▸ RECORDED INFORMATION:
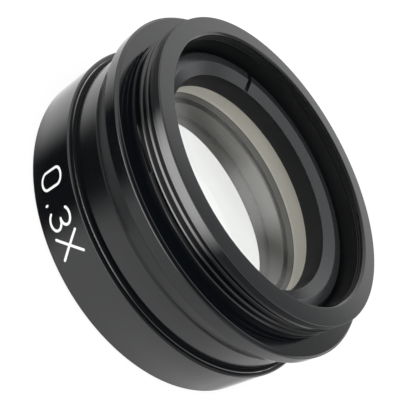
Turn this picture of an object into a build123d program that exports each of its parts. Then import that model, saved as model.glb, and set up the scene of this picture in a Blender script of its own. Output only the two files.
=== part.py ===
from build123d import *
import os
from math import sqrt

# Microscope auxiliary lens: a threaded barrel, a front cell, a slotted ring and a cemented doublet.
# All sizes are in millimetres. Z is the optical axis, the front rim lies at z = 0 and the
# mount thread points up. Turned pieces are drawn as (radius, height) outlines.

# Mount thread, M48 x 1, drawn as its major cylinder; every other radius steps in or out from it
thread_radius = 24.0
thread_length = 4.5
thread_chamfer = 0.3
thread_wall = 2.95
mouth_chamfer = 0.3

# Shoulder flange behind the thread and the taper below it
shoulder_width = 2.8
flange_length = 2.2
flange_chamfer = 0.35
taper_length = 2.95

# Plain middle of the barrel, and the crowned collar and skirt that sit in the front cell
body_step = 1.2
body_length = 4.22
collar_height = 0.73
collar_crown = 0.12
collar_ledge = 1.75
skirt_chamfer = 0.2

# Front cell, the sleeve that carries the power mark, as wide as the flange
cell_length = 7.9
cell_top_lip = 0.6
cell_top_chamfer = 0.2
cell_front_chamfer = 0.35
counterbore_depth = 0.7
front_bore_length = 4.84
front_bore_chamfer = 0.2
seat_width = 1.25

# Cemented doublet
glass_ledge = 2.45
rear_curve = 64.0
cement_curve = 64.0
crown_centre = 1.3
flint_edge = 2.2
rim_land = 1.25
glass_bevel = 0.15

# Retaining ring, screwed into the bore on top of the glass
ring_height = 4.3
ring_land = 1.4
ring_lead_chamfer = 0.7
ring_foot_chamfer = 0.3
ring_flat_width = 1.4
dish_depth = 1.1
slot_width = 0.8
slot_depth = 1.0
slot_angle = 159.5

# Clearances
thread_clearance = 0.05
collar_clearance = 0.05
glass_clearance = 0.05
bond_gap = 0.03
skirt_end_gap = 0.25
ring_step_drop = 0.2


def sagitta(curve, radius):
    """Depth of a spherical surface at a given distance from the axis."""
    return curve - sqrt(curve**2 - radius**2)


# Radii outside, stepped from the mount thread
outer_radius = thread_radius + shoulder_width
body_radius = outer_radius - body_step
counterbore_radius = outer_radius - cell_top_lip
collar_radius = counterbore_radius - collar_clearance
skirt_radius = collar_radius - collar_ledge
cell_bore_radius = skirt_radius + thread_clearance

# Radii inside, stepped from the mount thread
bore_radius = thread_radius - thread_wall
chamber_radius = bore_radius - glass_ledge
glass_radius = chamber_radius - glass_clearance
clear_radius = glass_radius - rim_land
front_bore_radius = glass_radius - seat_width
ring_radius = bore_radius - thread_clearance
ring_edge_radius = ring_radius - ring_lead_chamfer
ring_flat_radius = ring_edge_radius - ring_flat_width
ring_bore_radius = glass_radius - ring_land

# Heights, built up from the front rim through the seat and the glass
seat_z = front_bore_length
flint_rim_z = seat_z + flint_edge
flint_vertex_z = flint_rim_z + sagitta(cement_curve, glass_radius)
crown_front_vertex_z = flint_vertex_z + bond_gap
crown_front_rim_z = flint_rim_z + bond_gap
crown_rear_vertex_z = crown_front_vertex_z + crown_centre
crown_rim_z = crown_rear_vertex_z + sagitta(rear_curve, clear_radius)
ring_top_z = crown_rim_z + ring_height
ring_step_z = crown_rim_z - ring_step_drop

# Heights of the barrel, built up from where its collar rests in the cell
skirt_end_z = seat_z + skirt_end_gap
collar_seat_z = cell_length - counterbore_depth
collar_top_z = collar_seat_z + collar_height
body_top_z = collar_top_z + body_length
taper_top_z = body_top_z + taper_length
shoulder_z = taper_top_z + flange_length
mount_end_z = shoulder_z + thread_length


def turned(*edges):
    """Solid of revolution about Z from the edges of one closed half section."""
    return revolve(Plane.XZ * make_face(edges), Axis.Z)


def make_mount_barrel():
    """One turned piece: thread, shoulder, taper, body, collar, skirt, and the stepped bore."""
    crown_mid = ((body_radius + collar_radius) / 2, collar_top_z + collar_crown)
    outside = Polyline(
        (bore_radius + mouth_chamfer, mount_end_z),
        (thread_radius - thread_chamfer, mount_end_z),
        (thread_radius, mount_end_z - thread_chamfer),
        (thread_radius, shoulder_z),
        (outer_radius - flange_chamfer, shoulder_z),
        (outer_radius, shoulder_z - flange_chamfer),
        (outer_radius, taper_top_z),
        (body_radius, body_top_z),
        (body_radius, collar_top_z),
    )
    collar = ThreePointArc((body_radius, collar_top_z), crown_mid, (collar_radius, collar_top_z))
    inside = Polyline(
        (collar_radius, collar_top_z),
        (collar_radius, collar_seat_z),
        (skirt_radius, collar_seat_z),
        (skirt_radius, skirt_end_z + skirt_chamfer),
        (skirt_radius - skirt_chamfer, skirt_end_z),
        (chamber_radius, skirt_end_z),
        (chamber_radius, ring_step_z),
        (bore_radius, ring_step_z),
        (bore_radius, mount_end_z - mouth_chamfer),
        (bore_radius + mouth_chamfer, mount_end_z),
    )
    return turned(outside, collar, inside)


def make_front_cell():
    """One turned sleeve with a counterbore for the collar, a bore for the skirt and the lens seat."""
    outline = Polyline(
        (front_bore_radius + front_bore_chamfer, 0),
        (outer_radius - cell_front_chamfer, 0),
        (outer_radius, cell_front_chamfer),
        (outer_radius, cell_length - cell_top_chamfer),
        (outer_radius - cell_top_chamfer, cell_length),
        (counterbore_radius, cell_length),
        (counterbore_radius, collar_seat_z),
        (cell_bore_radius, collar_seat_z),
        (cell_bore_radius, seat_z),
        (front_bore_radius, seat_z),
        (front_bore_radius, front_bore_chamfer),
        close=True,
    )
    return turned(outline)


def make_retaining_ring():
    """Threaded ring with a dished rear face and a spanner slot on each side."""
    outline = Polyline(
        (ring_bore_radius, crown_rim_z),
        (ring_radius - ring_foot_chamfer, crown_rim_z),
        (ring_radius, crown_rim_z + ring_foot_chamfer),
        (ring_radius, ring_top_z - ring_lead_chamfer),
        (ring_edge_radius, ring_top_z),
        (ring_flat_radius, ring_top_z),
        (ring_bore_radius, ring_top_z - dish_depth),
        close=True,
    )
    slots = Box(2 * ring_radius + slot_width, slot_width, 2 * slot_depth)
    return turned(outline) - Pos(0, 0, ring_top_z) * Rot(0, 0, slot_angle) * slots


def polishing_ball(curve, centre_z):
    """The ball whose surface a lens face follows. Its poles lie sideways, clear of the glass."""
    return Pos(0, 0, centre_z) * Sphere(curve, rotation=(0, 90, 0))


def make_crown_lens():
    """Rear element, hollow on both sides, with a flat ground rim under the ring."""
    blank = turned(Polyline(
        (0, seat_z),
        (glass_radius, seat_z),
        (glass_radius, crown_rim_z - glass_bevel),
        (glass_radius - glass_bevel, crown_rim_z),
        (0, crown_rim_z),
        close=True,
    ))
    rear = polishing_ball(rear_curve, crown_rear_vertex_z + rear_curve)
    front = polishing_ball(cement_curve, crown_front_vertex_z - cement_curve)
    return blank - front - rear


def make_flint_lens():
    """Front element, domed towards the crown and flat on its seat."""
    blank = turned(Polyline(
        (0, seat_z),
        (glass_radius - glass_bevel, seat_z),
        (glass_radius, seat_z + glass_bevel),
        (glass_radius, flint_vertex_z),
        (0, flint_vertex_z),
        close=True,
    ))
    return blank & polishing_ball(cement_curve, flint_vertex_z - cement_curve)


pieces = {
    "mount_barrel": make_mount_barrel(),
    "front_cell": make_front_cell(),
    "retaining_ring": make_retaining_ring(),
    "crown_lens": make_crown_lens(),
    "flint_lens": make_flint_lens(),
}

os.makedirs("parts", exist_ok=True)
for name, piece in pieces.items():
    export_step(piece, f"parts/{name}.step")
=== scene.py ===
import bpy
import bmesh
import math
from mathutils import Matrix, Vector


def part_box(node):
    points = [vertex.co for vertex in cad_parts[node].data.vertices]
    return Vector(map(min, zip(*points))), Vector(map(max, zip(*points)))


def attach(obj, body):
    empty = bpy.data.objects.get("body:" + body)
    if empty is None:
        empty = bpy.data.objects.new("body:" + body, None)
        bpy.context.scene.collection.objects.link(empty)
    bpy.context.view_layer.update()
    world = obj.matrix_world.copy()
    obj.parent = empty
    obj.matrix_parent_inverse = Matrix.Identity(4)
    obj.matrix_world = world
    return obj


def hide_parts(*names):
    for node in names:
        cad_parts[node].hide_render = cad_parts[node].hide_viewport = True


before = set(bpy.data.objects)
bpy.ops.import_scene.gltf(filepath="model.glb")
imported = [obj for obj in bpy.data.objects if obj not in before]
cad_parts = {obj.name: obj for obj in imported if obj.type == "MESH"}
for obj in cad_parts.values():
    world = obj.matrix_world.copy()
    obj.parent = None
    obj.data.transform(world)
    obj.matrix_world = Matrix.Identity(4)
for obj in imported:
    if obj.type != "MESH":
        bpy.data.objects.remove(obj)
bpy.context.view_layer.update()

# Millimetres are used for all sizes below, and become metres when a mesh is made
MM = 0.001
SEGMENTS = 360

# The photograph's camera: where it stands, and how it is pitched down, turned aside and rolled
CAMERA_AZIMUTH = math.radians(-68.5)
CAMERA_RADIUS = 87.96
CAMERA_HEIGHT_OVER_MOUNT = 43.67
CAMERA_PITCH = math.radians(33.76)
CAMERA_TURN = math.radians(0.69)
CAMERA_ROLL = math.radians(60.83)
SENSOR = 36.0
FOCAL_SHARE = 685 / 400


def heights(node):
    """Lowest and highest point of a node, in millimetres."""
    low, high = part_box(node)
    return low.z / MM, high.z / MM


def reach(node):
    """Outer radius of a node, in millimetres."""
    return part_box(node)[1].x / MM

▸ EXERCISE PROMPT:
In this exercise, copy only the lines from the opening line of the material through the line where "taper_length = 2.95" appears.

▸ RESPONSE TO THE TASK:
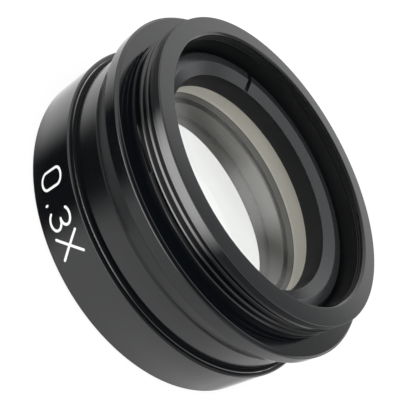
Turn this picture of an object into a build123d program that exports each of its parts. Then import that model, saved as model.glb, and set up the scene of this picture in a Blender script of its own. Output only the two files.
=== part.py ===
from build123d import *
import os
from math import sqrt

# Microscope auxiliary lens: a threaded barrel, a front cell, a slotted ring and a cemented doublet.
# All sizes are in millimetres. Z is the optical axis, the front rim lies at z = 0 and the
# mount thread points up. Turned pieces are drawn as (radius, height) outlines.

# Mount thread, M48 x 1, drawn as its major cylinder; every other radius steps in or out from it
thread_radius = 24.0
thread_length = 4.5
thread_chamfer = 0.3
thread_wall = 2.95
mouth_chamfer = 0.3

# Shoulder flange behind the thread and the taper below it
shoulder_width = 2.8
flange_length = 2.2
flange_chamfer = 0.35
taper_length = 2.95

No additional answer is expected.